Wait. Put on those hi-power binoculars. Nancy Pelosi, you know her, the “you have to sign it to see what’s in it,” lady, got 62% richer in net worth from 2008-2009, reporting a net worth of 34 million in 2009. Last year that net worth was about 198 million. How did she do this on a senator’s income? The quick answer to how she did it was Obama’s zero-interest stock market. And just to be fair, her boyfriend, Harry Reid, isn’t doing too badly either, nor is her nemesis John Boehner.
When all is said and done, are we courageous enough to really look at ourselves, to look deep inside ourselves for real answers? Are we courageous enough to look at our Civil Rights instigators, you know the non-tax paying Sharptons, like Al, or at our legislators, more than half of whom are millionaires for the first time in history? Are we courageous enough to see for real who they are and what they are actually doing beyond the 15 second sound bites they so calculatedly put out?
That’s where the answers lie to the questions which will truly determine our future as a nation and as a people, top down and bottom up.
So do we want to be politically correct or do we want to get it right?
The other morning as I was getting ready to go out I heard talk on the news, AGAIN, about the president’s push to have everyone go to college, which is stemming from his push to make community college free for everyone. My first thought was: why are we still having this conversation? A secondary thought was: if we pressed our children to learn what they were supposed to in grades K-12, they and their parents would be prepared to guide them after high school. But that is another issue.
Later, I heard that the top 20% of income earners in America pay more than 84% of all Federal Income Tax, and from what I’ve read in the past, I believe this is a kind number or an understated reporting. Nevertheless, by today’s report, the bottom 80%, which is most Americans, don’t pay any taxes. Some get refunds (whether or not they pay taxes) and many of this 80% are simply given things from the government. Since colleges must be paid, making it free to all is a misnomer because that top 20% will again have to pay.
But taxes, who pays them and entitlements are other issues too.
My colleagues and I at AE Stevenson High School in the Bronx pretty much knew that breaking the big schools into small schools would not “fix” anything and actually would not change anything much. In fact, it hasn’t. Stevenson now houses nine schools. Several have failed and are gone or in the process of being phased out and the ones remaining are hit and miss at best. The powers that be would have everyone believe they have done something wonderful in education and things are better. But the fact of the matter is that much of what actually occurs in the little schools is underground, hidden and kept so for the purposes of maintaining the illusion that schools are improving. The idea of fixing things was a charade being played upon the public by our leaders back then and it still is now, only now it goes all the way up to the presidency.
Back to everyone going to college. Why? Why is this being pushed at us? At Stevenson before it was broken up, we had an active auto shop. Students who were so inclined could graduate as auto mechanics or as ready for taking the state tests.
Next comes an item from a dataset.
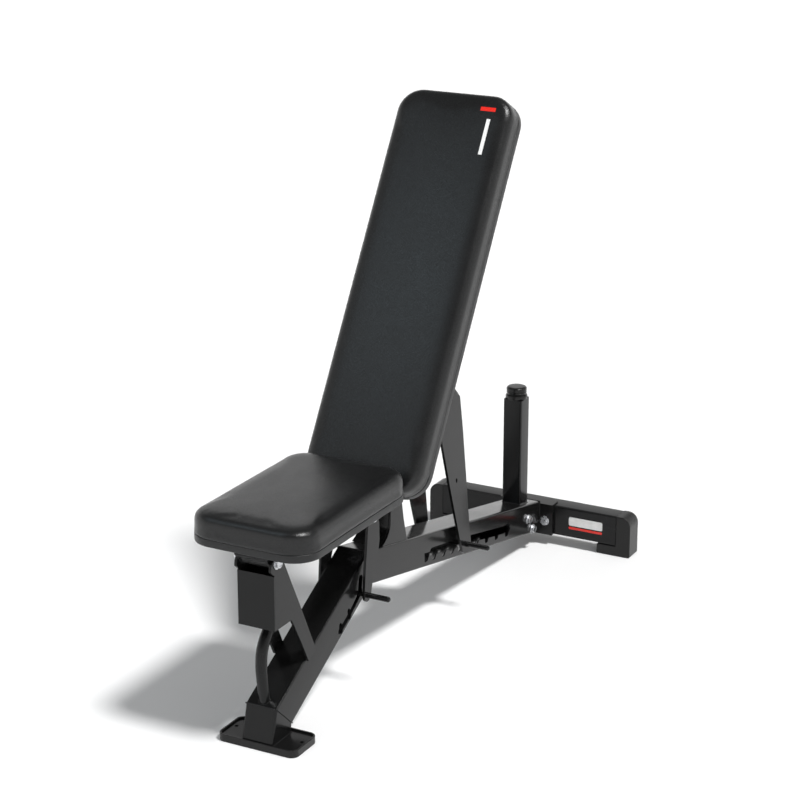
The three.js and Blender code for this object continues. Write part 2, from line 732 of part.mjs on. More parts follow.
function buildSeat() {
  const boardLow = SEAT.underside;
  const boardHigh = boardLow + PAD_BOARD;
  const plateHigh = boardLow - GAP;
  const plateLow = plateHigh - SEAT_SCREWS.plate;
  const middle = (SEAT.front + SEAT.rear) / 2;
  const footprint = rectangle(2 * SEAT.half, SEAT.rear - SEAT.front, PAD_CORNER);
  const board = flatPlate(footprint, boardLow, boardHigh).translate([0, middle, 0]);

  const screws = { front: SEAT_BRACKET.screw, rear: SEAT_CROSS.screw };
  const holes = Object.values(screws).map((y) => screwHole(0, y, plateLow - 1, boardLow + 11));
  addNode("seat_base_board", cut(board, ...holes), BOARD);
  addNode("seat_cushion", cushion(SEAT.half, SEAT.front, SEAT.rear, boardHigh + GAP), UPHOLSTERY);
  for (const [place, y] of Object.entries(screws)) {
    addNode(`seat_screw_${place}`, boardScrew(0, y, plateLow - GAP, 12), ZINC);
  }
  const half = SEAT_LUG.inner - GAP;
  const cross = block([-half, SEAT_CROSS.front, plateLow], [half, SEAT_CROSS.rear, plateHigh]);
  addNode("seat_cross_plate", cut(cross, ...holes), PAINT);

  // Each rail is a flat bar on edge under the board that widens into the strut's lug.
  const { top } = SEAT_LINK;
  const rail = new THREE.Shape();
  rail.moveTo(-575, plateHigh);
  rail.lineTo(-246, plateHigh);
  rail.lineTo(-246, top.z);
  rail.absarc(top.y, top.z, 16, 0, -Math.PI, true);
  rail.lineTo(-300, 404);
  rail.lineTo(-560, 404);
  rail.lineTo(-575, 412);
  rail.closePath();
  const lugHole = bar(STRUT_PIN.radius + GAP, -FAR, FAR, top);
  onBothSides((side, name) => {
    const plate = sidePlate(rail, ...across(side, SEAT_LUG.inner, SEAT_LUG.outer));
    addNode(`seat_rail_${name}`, cut(plate, lugHole), PAINT);
  });

  buildSeatBracket(plateLow, plateHigh, holes);
}

// A folded bracket: a plate under the board, a slanting front lip and two cheeks round the hinge.
function buildSeatBracket(plateLow, plateHigh, screwHoles) {
  const half = SIDE_PLATE.inner - 2 * GAP;
  const lip = outline([
    [-634, 390],
    [-651.5, 412],
    [-651.5, plateHigh],
    [SEAT_BRACKET.rear, plateHigh],
    [SEAT_BRACKET.rear, plateLow],
    [-648, plateLow],
    [-648, 413],
    [-630.5, 391.5],
  ]);
  const cheek = new THREE.Shape();
  cheek.moveTo(-648, plateLow + 1);
  cheek.lineTo(-648, 414);
  cheek.lineTo(SEAT_HINGE.y - 15, SEAT_HINGE.z - 2);
  cheek.absarc(SEAT_HINGE.y, SEAT_HINGE.z, 16, Math.PI * 1.04, Math.PI * 1.9, false);
  cheek.lineTo(-585, plateLow + 1);
  cheek.closePath();
  const cheeks = [-1, 1].map((side) => sidePlate(cheek, ...across(side, half - 5, half)));
  const hole = bar(SEAT_BOLT.radius + 4, -FAR, FAR, SEAT_HINGE);
  const bracket = join(sidePlate(lip, -half, half), ...cheeks);
  addNode("seat_front_bracket", cut(bracket, hole, ...screwHoles), PAINT);

  const bush = bar(SEAT_BOLT.radius + 4 - GAP, -half, half, SEAT_HINGE);
  addNode("seat_pivot_bush", cut(bush, bar(SEAT_BOLT.radius + GAP, -FAR, FAR, SEAT_HINGE)), BRONZE);
}

// ---------------------------------------------------------------------------------------------
// Back, drawn in the back group's frame: y up along the board, z out of the cushion
// ---------------------------------------------------------------------------------------------
const SPINE = { half: 21, low: 4, high: 600, depth: 30 };
const BACK_PLATES = { lower: [42, 112], upper: [470, 540] };
const BACK_PLATE_HALF = 85;
const REST_PLATE = { half: 60, low: 640, high: 738, depth: 9.7 };

// A (y, z) point of the bench as a point of the back group's frame.
function inBackFrame({ y, z }) {
  const point = turned({ y: y - BACK.y, z: z - BACK.z }, { y: 0, z: 0 }, -BACK.tilt);
  return point;
}

function buildBack() {
  const add = (name, shape, look) => addNode(name, shape, look, backGroup);
  const boardLow = -PAD_BOARD;
  const plateHigh = boardLow - GAP;
  const plateLow = plateHigh - SEAT_SCREWS.plate;
  const middle = BACK.length / 2;
  const footprint = rectangle(2 * BACK.half, BACK.length, PAD_CORNER);

  const screws = [];
  for (const [place, [low, high]] of Object.entries(BACK_PLATES)) {
    onBothSides((side, name) => {
      screws.push({ node: `back_screw_${place}_${name}`, x: side * 66, y: (low + high) / 2 });
    });
  }
  const holes = screws.map(({ x, y }) => screwHole(x, y, plateLow - 1, boardLow + 11));
  const board = flatPlate(footprint, boardLow, 0).translate([0, middle, 0]);
  add("back_base_board", cut(board, ...holes), BOARD);
  add("back_cushion", cushion(BACK.half, 0, BACK.length, GAP), UPHOLSTERY);
  for (const { node, x, y } of screws) add(node, boardScrew(x, y, plateLow - GAP, 12), ZINC);
  for (const [place, [low, high]] of Object.entries(BACK_PLATES)) {
    const plate = block([-BACK_PLATE_HALF, low, plateLow], [BACK_PLATE_HALF, high, plateHigh]);
    add(`back_mount_plate_${place}`, cut(plate, ...holes), PAINT);
  }
  const rest = REST_PLATE;
  add(
    "back_rest_plate",
    block([-rest.half, rest.low, plateHigh - rest.depth], [rest.half, rest.high, plateHigh]),
    PAINT,
  );

  const spineHigh = plateLow - GAP;
  const section = hollowSection(2 * SPINE.half, SPINE.depth, 4);
  const spine = extruded(section, SPINE.high - SPINE.low, TUBE_STEPS).rotateX(-Math.PI / 2);
  add("back_spine", solid(spine.translate(0, SPINE.low, spineHigh - SPINE.depth / 2)), PAINT);

  // Hinge plates lie against the spine and reach back to the hinge.
  const hinge = inBackFrame(BACK_HINGE);
  const spineFloor = spineHigh - SPINE.depth;
  const hingeShape = new THREE.Shape();
  hingeShape.moveTo(6, spineHigh);
  hingeShape.lineTo(hinge.y - 18, hinge.z);
  hingeShape.absarc(hinge.y, hinge.z, 18, Math.PI, 2 * Math.PI, false);
  hingeShape.lineTo(112, spineFloor - 4);
  hingeShape.lineTo(126, spineHigh);
  hingeShape.closePath();
  const hingeHole = bar(BACK_BOLT.radius + 4, -FAR, FAR, hinge);
  const hingeInner = SPINE.half + GAP;
  onBothSides((side, name) => {
    const plate = sidePlate(hingeShape, ...across(side, hingeInner, hingeInner + 6));
    add(`back_hinge_plate_${name}`, cut(plate, hingeHole), PAINT);
  });
  const bushHalf = RISER.inner - GAP;
  const bush = bar(BACK_BOLT.radius + 4 - GAP, -bushHalf, bushHalf, hinge);
  add("back_pivot_bush", cut(bush, bar(BACK_BOLT.radius + GAP, -FAR, FAR, hinge)), BRONZE);

  // Lugs run from the board to the strut's hinge, joined to the spine by a cross tube.
  const top = inBackFrame(BACK_LINK.top);
  const lug = new THREE.Shape();
  lug.moveTo(150, plateHigh);
  lug.lineTo(top.y - 18, top.z + 4);
  lug.absarc(top.y, top.z, 18, Math.PI * 0.93, Math.PI * 2.07, false);
  lug.lineTo(318, plateHigh);
  lug.closePath();
  const lugHole = bar(STRUT_PIN.radius + GAP, -FAR, FAR, top);
  const crossAt = { y: 232, z: spineFloor - GAP - 11 };
  onBothSides((side, name) => {
    const plate = sidePlate(lug, ...across(side, BACK_LUG.inner, BACK_LUG.outer));
    add(`back_lug_${name}`, cut(plate, lugHole), PAINT);
  });
  const crossHalf = BACK_LUG.inner - GAP;
  add("back_cross_bar", bar(11, -crossHalf, crossHalf, crossAt), PAINT);
}

// ---------------------------------------------------------------------------------------------
// The whole bench
// ---------------------------------------------------------------------------------------------
buildLegAndBeam();
buildFoot();
buildGrabHandle();
buildFrontPost();
buildRisers();
buildRearFoot();
buildRearPost();
buildSeatStrut();
buildBackStrut();
buildSeat();
buildBack();

export default bench;
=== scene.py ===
"""Adjustable weight bench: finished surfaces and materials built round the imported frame.

Every length below is in metres and every angle in degrees. The frame's axes are +X to the side of
the pull handles, +Y from the seat to the rear foot and +Z up.
"""

import json
import logging
import math
from dataclasses import dataclass, field
from enum import Enum
from typing import Callable, Iterable, Optional, Sequence

import bmesh
import bpy
import numpy as np
from mathutils import Euler, Matrix, Vector


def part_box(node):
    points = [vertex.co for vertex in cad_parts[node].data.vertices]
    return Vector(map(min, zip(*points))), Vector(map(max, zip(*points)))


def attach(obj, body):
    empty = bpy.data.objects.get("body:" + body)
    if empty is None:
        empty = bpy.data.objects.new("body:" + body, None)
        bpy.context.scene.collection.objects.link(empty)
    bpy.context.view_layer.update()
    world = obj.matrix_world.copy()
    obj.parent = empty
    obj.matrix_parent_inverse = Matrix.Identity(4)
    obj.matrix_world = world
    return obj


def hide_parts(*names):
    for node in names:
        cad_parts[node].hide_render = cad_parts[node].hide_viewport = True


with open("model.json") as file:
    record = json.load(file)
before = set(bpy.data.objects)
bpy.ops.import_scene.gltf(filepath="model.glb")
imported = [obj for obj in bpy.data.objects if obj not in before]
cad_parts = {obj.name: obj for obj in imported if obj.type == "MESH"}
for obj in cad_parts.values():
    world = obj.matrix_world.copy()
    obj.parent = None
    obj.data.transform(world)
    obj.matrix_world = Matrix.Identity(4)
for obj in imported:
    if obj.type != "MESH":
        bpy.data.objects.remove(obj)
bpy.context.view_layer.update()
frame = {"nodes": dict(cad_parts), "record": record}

LOG = logging.getLogger("bench")


class Slot(Enum):
    """The record's material slots that the bench's pieces take their finish from."""

    PAINT = "black_paint"
    LEATHER = "upholstery"
    BOARD = "pad_board"
    RUBBER = "rubber"
    ZINC = "zinc_hardware"
    BRONZE = "bronze_bush"


class Body(Enum):
    """The bodies that move on their own."""

    BASE = "base"
    SEAT = "seat"
    SEAT_STRUT = "seat_strut"
    BACK = "back"
    BACK_STRUT = "back_strut"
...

The auto shop teachers boasted they had placed more students to work as mechanics in the Bronx than any other school. More than this boast, they boasted that the nearby repair shops relied upon the school for manpower. The last I saw, labor rates at the auto shops were about $100.00 per hour and mechanics make more money than mid-level teachers. Why go to college?
My colleagues and I knew that the small school movement would kill preparing kids for the trades, which it did, which launched the later debate over how to make kids job ready, which led to some development of job-prep high schools. I have a Doctorate in Education, but the carpenter, plumber, electrician, mechanic and all other trades people I use because I have no trade skills make more than I do and many of them make more than I did even at top salary as a teacher in NYC. Why college? Why push the people who don’t’ want college to head there?
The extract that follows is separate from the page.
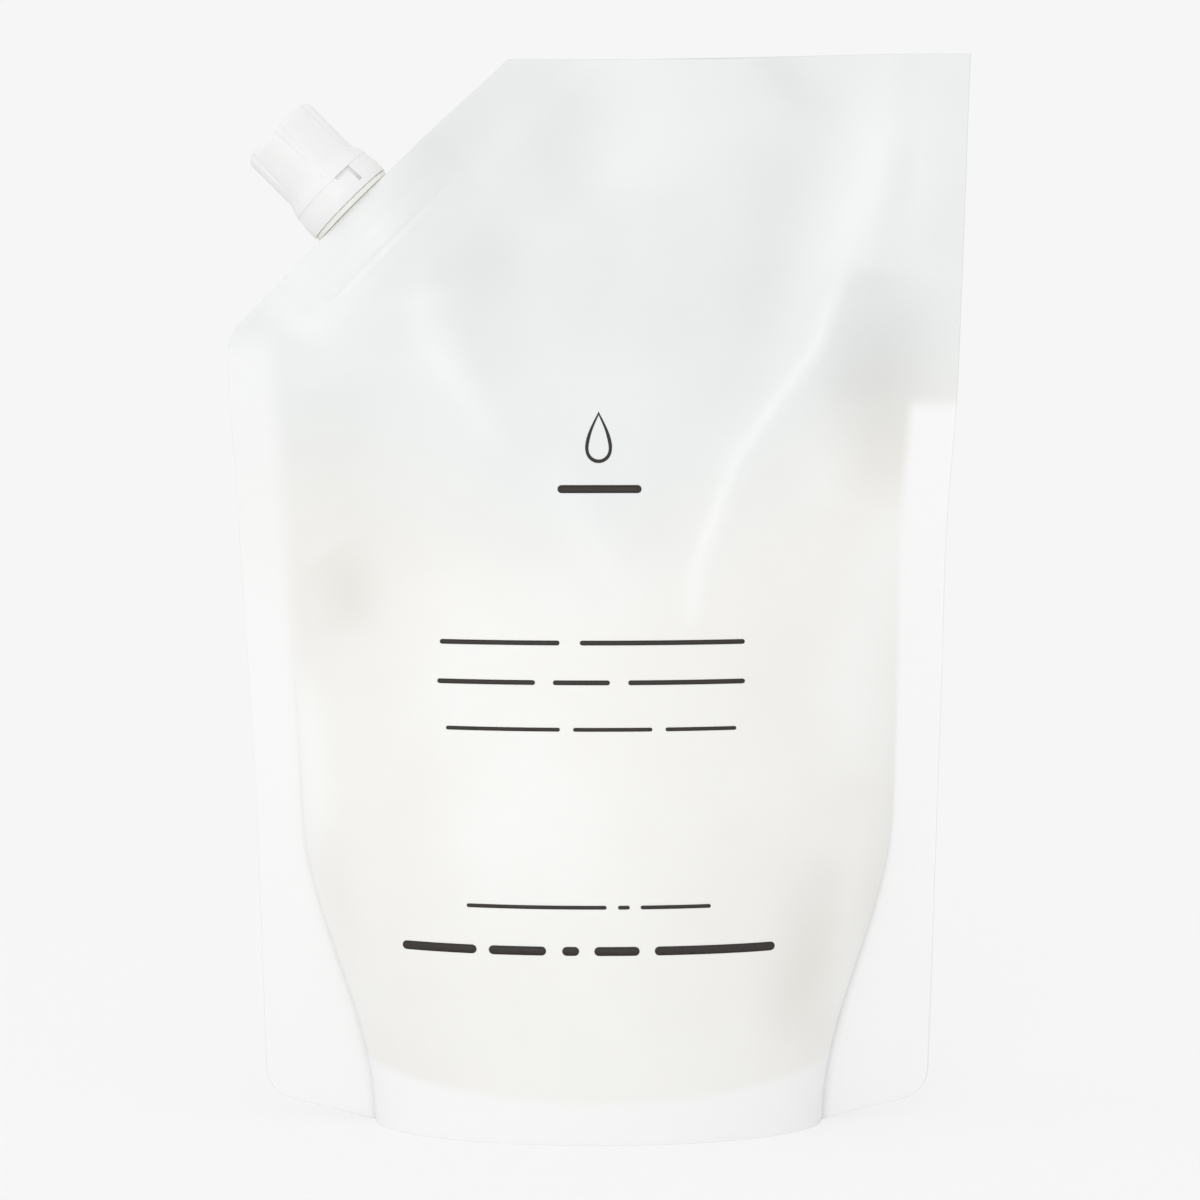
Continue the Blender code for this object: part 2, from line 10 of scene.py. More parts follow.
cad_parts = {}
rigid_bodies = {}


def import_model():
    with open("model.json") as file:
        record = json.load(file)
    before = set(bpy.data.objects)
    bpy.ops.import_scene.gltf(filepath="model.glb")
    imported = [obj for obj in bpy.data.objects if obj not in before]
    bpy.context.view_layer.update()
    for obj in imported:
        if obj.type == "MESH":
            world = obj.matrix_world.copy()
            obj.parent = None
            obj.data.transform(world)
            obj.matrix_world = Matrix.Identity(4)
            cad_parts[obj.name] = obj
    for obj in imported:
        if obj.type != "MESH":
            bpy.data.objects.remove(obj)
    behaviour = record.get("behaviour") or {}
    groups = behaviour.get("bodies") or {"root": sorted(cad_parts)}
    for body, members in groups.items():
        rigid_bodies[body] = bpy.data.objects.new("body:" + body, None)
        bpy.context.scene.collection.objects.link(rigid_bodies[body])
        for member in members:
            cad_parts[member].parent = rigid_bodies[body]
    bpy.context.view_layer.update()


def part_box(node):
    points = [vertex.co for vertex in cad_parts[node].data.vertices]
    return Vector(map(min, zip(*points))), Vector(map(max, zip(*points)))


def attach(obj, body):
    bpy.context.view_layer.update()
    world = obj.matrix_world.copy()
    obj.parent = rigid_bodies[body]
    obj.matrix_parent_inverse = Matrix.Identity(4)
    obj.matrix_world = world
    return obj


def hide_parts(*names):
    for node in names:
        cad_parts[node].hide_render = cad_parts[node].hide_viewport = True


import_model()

MM = 0.001

# The filled pouch
POUCH_WIDTH = 160 * MM
POUCH_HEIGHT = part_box("pouch")[1].z
CORNER_CUT = 60.5 * MM
SEAL_WIDTH = 10 * MM
WELD_THICKNESS = 0.6 * MM
SIDE_DRAW_IN = 7.2 * MM
SHOULDER_ROUND = 3 * MM
FOOT_ROUND = 5 * MM
FOOT_LIFT = 6 * MM
BASE_LENGTH = 98 * MM
BASE_DEPTH = 49 * MM
BELLY_SPREAD = 68 * MM
SKIRT_HEIGHT = 9 * MM
SKIRT_RISE = 0.6
GUSSET_INSET = 7 * MM
FILM_LEAN = 3 * MM
TOP_DIP = 1.4 * MM

# Shares of the pouch's height, each with a share of the size that it shapes
LEFT_DRAW = ((0, 1), (0.21, 0.84), (0.31, 0.74), (0.5, 0.4), (0.61, 0.2), (0.71, 0), (1, 0))
RIGHT_DRAW = ((0, 1.08), (0.21, 0.92), (0.4, 0.76), (0.57, 0.62), (0.68, 0.36), (0.78, 0.23), (1, 0))
BELLY_FULLNESS = (
    (0, 1),
    (0.04, 1.01),
    (0.16, 1.03),
    (0.28, 0.96),
    (0.43, 0.74),
    (0.53, 0.51),
    (0.62, 0.31),
    (0.72, 0.14),
    (0.86, 0.06),
    (0.95, 0),
    (1, 0),
)
SECTION_POWER = ((0, 0.5), (0.1, 0.52), (0.27, 0.66), (0.5, 1), (0.7, 1.2), (1, 1.2))

# Weld base of the spout, which the film closes on
SPOUT_FROM_TOP = 46.8 * MM
BORE_RADIUS = 4.5 * MM
NECK_RADIUS = 6.2 * MM
BOAT_LENGTH = 39 * MM
BOAT_SIDE = 0.3 * MM
BOAT_TIP = 1 * MM
BOAT_HEIGHT = 10.5 * MM
BOAT_RIBS = 4
RIB_DEPTH = 0.3 * MM
FILM_OVER_BOAT = 0.9 * MM
FILM_RELEASE = 16 * MM
SEAT_GAP = 0.3 * MM

# Cap, band and neck, by level over the film's cut edge
COLLAR_WIDTH = 4 * MM
COLLAR_FOOT = 0.08 * MM
COLLAR_TOP = 1.17 * MM
BEAD_LEVEL = 4.2 * MM
BEAD_WIDTH = 0.9 * MM
BEAD_FLAT = 0.4 * MM
NECK_TOP = 21.4 * MM
BAND_RIM = 1.2 * MM
CAP_FOOT = 6.7 * MM
BAND_TOP = CAP_FOOT - 0.02 * MM
BAND_WALL = 0.9 * MM
BAND_RADIUS = 10.5 * MM
FOOT_RADIUS = 10.15 * MM
GRIP_RADIUS = 9.1 * MM
CAP_BORE = 7.35 * MM
FLARE_HEIGHT = 3.7 * MM
CROWN = 23.2 * MM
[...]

Whatever happened to the idea that you could be what you wanted in America?
When I started teaching, we taught a curriculum that prepared kids to be useful, productive citizens. It encompassed everything from college prep to learning a trade, and the kids, with their parents, met with guidance counselors to discuss their future. Education now is merely a government control issue like most big programs are. Make no mistake. That is what the push is about: government control and power.
So we knew way back when that not everyone is meant to go to college. Not everyone wants to. We talk about the learning modalities—some kids are tactile and just great with their hands and want to use them in how they make a living. Typing on your computer hardly qualifies as using your hands. It is not politically correct to say that not everyone is suited for college because in our oh-so-careful world such a statement is construed as racist or sexist. In fact it is realistic.
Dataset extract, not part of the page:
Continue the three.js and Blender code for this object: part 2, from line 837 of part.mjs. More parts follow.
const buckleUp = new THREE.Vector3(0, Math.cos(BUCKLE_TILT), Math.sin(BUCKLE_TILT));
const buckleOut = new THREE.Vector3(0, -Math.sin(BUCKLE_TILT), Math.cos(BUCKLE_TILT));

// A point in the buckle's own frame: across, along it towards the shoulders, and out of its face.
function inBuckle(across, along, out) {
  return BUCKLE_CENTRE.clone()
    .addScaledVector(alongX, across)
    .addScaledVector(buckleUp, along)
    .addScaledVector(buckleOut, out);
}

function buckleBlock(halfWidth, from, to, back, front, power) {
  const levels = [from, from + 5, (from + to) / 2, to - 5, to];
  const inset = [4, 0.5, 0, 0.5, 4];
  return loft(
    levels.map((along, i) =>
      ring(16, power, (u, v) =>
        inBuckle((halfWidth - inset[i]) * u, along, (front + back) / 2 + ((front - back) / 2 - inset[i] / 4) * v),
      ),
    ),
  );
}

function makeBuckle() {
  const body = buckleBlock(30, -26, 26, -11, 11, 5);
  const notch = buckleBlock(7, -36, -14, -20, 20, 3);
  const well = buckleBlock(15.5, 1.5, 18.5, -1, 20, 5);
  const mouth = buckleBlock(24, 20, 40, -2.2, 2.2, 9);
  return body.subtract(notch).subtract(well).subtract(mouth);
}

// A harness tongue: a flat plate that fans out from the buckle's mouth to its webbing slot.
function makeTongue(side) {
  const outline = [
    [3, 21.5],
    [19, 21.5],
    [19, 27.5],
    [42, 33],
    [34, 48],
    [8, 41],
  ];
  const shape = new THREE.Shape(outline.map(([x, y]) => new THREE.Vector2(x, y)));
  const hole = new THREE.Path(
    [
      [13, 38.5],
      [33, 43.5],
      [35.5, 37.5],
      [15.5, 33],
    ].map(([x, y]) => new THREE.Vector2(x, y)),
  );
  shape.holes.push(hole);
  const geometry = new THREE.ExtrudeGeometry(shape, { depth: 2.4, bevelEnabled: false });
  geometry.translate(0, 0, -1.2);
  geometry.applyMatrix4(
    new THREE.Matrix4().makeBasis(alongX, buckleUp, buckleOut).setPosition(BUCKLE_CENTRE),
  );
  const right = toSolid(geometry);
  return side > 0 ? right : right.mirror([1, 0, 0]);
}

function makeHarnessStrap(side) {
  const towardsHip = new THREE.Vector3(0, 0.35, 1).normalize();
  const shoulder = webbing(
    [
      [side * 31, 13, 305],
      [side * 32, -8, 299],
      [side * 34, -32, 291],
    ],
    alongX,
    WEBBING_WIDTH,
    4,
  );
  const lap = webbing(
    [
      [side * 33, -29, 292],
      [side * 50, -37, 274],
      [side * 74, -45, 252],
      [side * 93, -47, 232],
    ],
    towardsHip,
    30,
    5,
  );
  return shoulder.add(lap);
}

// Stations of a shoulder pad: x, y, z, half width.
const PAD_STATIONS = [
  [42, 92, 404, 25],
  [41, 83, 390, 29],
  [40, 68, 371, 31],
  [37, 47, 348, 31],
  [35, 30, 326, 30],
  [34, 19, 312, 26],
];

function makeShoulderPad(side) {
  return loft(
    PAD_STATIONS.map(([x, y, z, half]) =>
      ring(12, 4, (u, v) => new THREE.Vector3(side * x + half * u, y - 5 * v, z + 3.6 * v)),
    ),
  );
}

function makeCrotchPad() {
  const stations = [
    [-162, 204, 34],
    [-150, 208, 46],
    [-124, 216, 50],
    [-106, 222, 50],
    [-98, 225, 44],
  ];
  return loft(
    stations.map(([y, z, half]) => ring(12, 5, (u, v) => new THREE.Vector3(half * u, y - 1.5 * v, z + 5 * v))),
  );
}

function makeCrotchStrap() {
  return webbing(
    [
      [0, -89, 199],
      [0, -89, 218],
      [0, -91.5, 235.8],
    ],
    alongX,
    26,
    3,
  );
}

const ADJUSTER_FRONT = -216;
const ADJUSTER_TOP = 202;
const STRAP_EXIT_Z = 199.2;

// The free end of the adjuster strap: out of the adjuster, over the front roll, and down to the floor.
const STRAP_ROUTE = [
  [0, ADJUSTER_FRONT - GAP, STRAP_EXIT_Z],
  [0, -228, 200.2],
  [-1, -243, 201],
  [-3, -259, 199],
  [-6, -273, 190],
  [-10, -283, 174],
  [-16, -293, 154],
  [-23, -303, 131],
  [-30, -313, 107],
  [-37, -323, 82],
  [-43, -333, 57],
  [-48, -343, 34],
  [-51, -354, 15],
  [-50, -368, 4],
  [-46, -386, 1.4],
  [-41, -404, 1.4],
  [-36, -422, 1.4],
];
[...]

Why are we still having the everyone-must-go-to-college discussion? Why is today’s Federal Government (and many State Governments too) insistent upon controlling more and more of our lives?
I believe we all know the answers if we look deep inside ourselves, and when we do this, we see that so many of the “rights” issues in effect take away rights and/or serve as cripplers to our individual initiative, creativity and well-being.